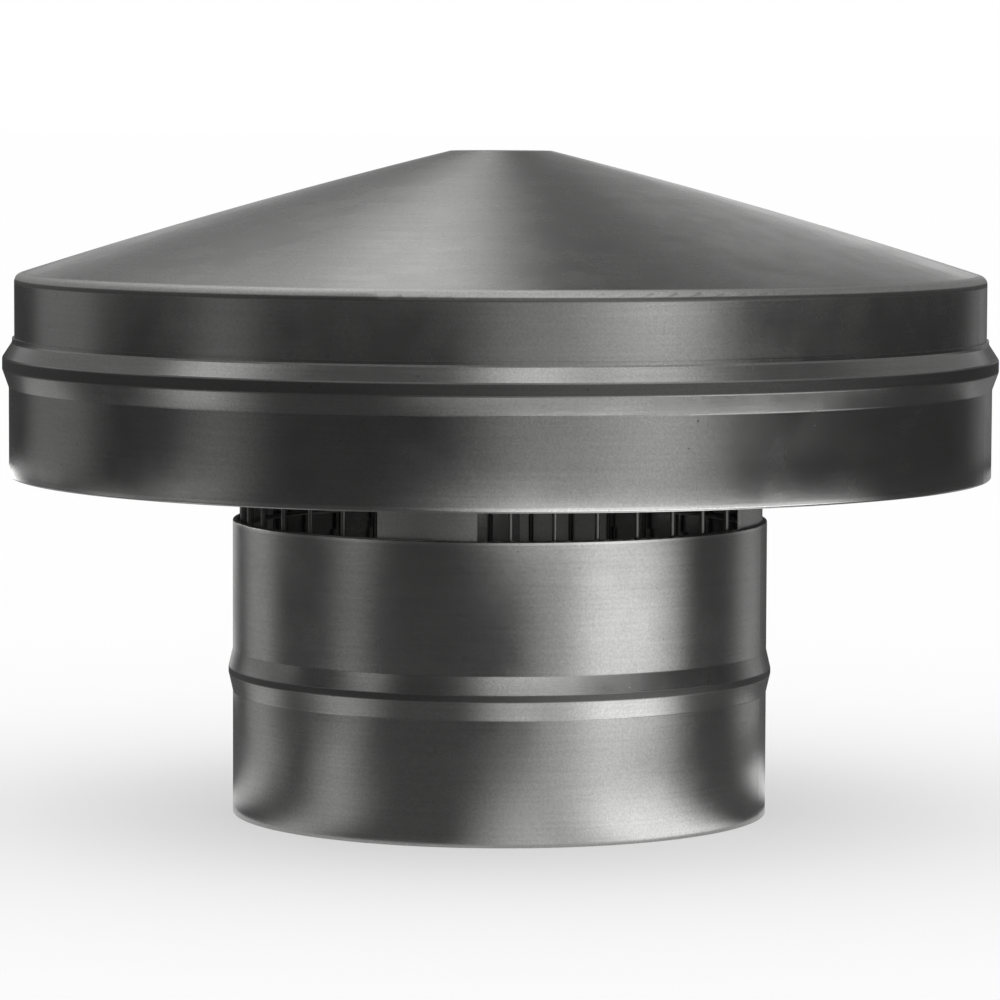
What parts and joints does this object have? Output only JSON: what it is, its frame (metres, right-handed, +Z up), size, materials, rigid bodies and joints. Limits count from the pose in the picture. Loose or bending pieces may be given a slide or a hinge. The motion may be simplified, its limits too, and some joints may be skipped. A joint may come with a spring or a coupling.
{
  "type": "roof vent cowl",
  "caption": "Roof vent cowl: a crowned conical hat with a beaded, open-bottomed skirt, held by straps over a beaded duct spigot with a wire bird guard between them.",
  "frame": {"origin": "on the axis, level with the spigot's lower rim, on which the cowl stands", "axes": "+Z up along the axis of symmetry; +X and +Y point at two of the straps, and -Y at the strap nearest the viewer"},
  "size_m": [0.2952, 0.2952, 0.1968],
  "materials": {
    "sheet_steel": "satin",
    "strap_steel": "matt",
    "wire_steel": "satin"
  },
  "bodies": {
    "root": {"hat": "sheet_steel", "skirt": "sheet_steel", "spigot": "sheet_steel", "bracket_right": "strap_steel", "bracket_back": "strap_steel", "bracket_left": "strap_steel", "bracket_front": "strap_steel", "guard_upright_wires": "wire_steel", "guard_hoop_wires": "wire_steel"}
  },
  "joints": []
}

—————

Requirements: Copy out the whole listing exactly as written.

Finished answer:
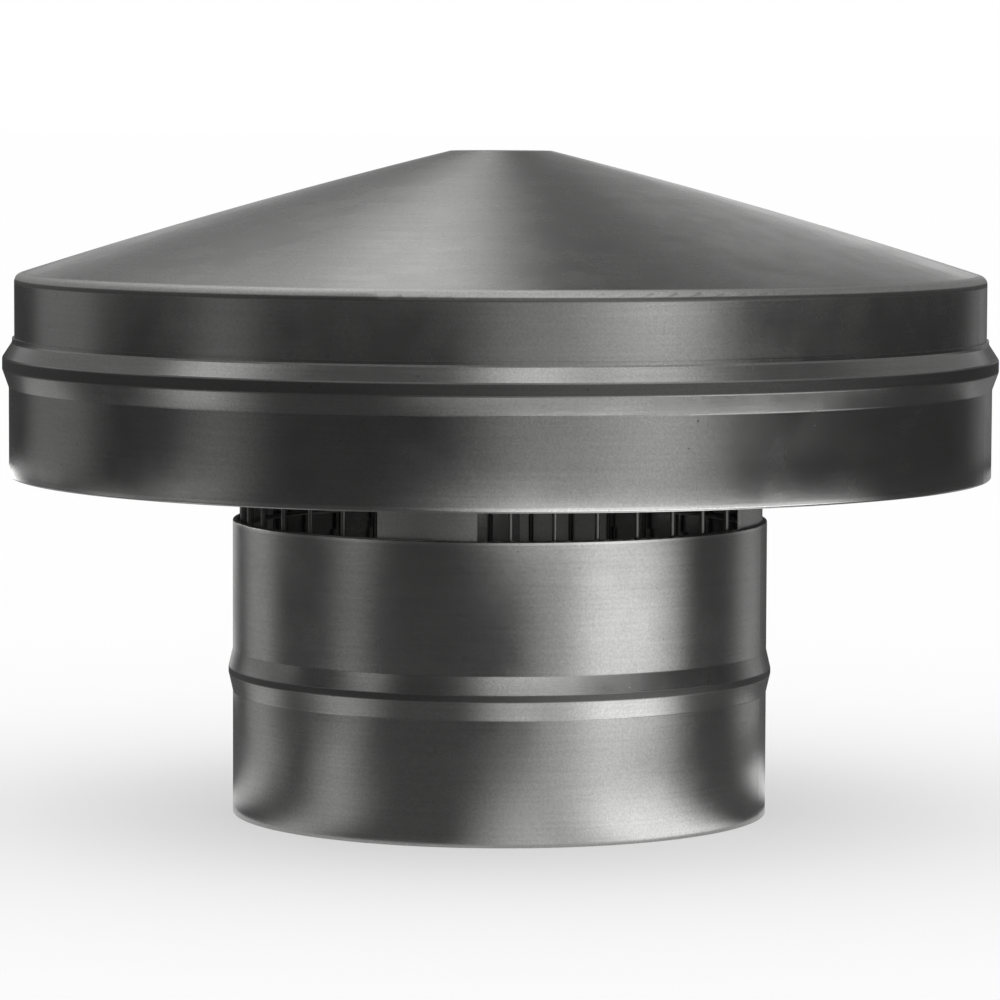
What parts and joints does this object have? Output only JSON: what it is, its frame (metres, right-handed, +Z up), size, materials, rigid bodies and joints. Limits count from the pose in the picture. Loose or bending pieces may be given a slide or a hinge. The motion may be simplified, its limits too, and some joints may be skipped. A joint may come with a spring or a coupling.
{
  "type": "roof vent cowl",
  "caption": "Roof vent cowl: a crowned conical hat with a beaded, open-bottomed skirt, held by straps over a beaded duct spigot with a wire bird guard between them.",
  "frame": {"origin": "on the axis, level with the spigot's lower rim, on which the cowl stands", "axes": "+Z up along the axis of symmetry; +X and +Y point at two of the straps, and -Y at the strap nearest the viewer"},
  "size_m": [0.2952, 0.2952, 0.1968],
  "materials": {
    "sheet_steel": "satin",
    "strap_steel": "matt",
    "wire_steel": "satin"
  },
  "bodies": {
    "root": {"hat": "sheet_steel", "skirt": "sheet_steel", "spigot": "sheet_steel", "bracket_right": "strap_steel", "bracket_back": "strap_steel", "bracket_left": "strap_steel", "bracket_front": "strap_steel", "guard_upright_wires": "wire_steel", "guard_hoop_wires": "wire_steel"}
  },
  "joints": []
}